Two days after John F. Kennedy was assassinated and NFL Commissioner Pete Rozelle made his controversial decision to play the league’s games two days later, the late Cleveland Browns Owner Art Modell told the stadium’s announcer not to say “Dallas” because he thought it could inflame a crowd that was blaming the city for JFK’s death.
“It may be difficult, but I don’t want you to use the word ‘Dallas’ throughout the game. I think there is so much anger directed toward Dallas, let’s just use ‘Cowboys’ the entire game,” stadium announcer Johnny Holliday recalled Modell telling him on “No Day for Games” on the NBC Sports Network.
Lee Roy Jordan of the Cowboys said since they “were the team from Dallas, Texas, we were connected with killing the President of the United States. Former Cowboys executive Gil Brandt said he was told, “go out and have dinner if you want, but don’t say you are from Dallas.” Other Cowboys players were told not to make a scene that weekend in Cleveland, and the daughter of the Browns head coach recalled that people had called and threatened to shoot the coaches on the field if they went on with the game.

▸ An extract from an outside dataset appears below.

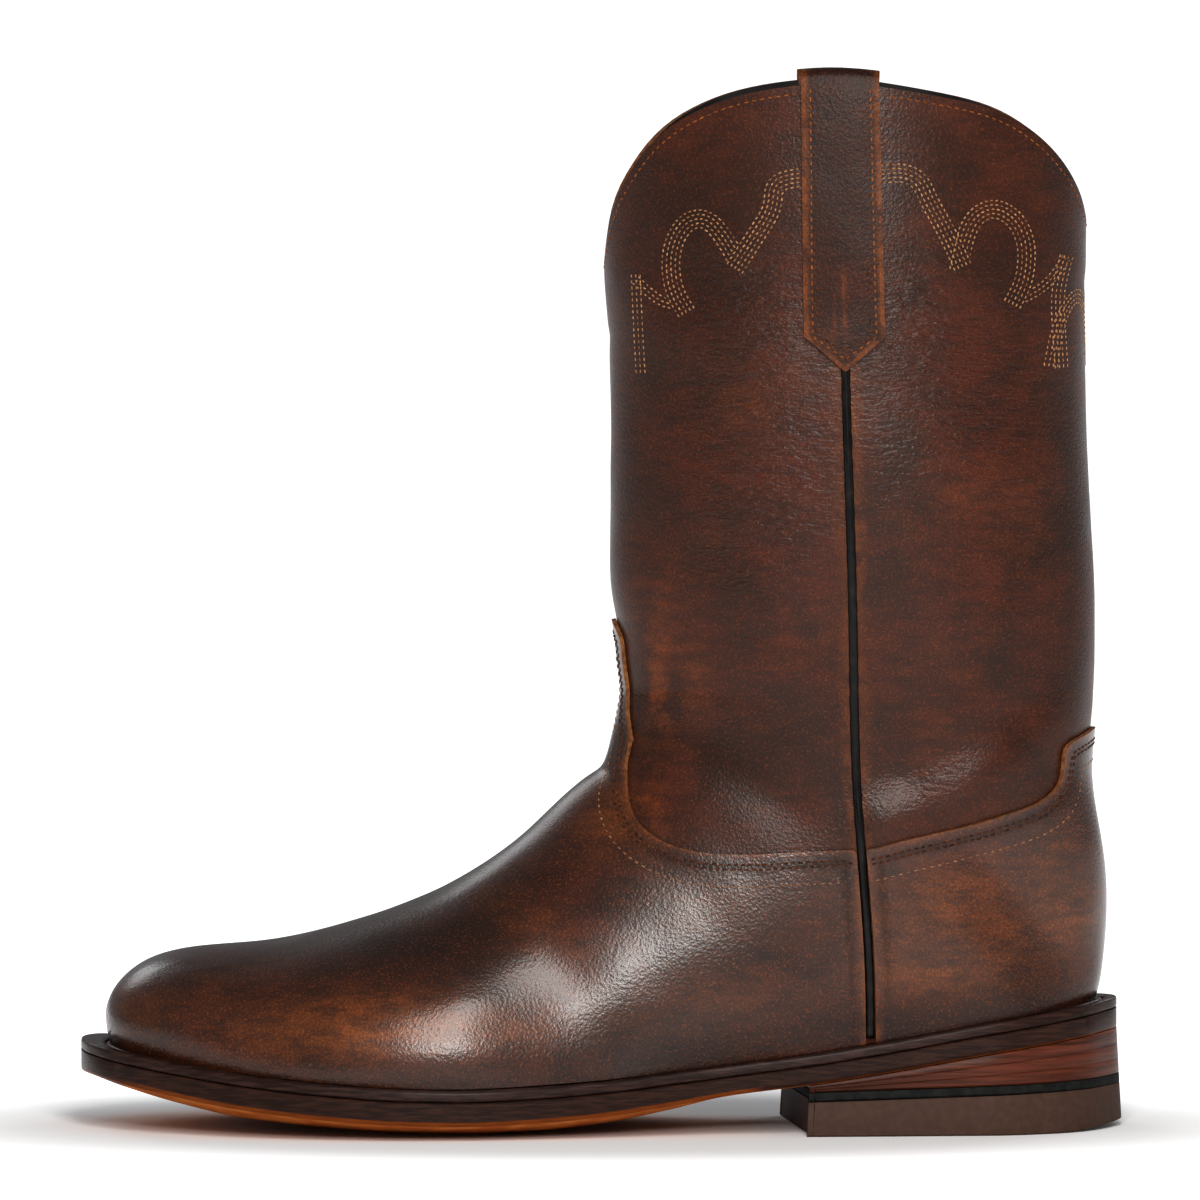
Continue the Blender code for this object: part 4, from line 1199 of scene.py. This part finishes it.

Dallas players also recalled that there were no introductions before the games, and fans called them “Kennedy killers” and “assassins.” Cleveland fans threw bottles and other objects at the Cowboys players.
Some Cleveland Browns players also said they thought Dallas “ended our dream” and they, like many in the country at the time, blamed Dallas for JFK’s assassination and tried to take it out on the players on the field of play.
Lee Harvey Oswald was shot nearly two hours before the game started and was pronounced dead during the game.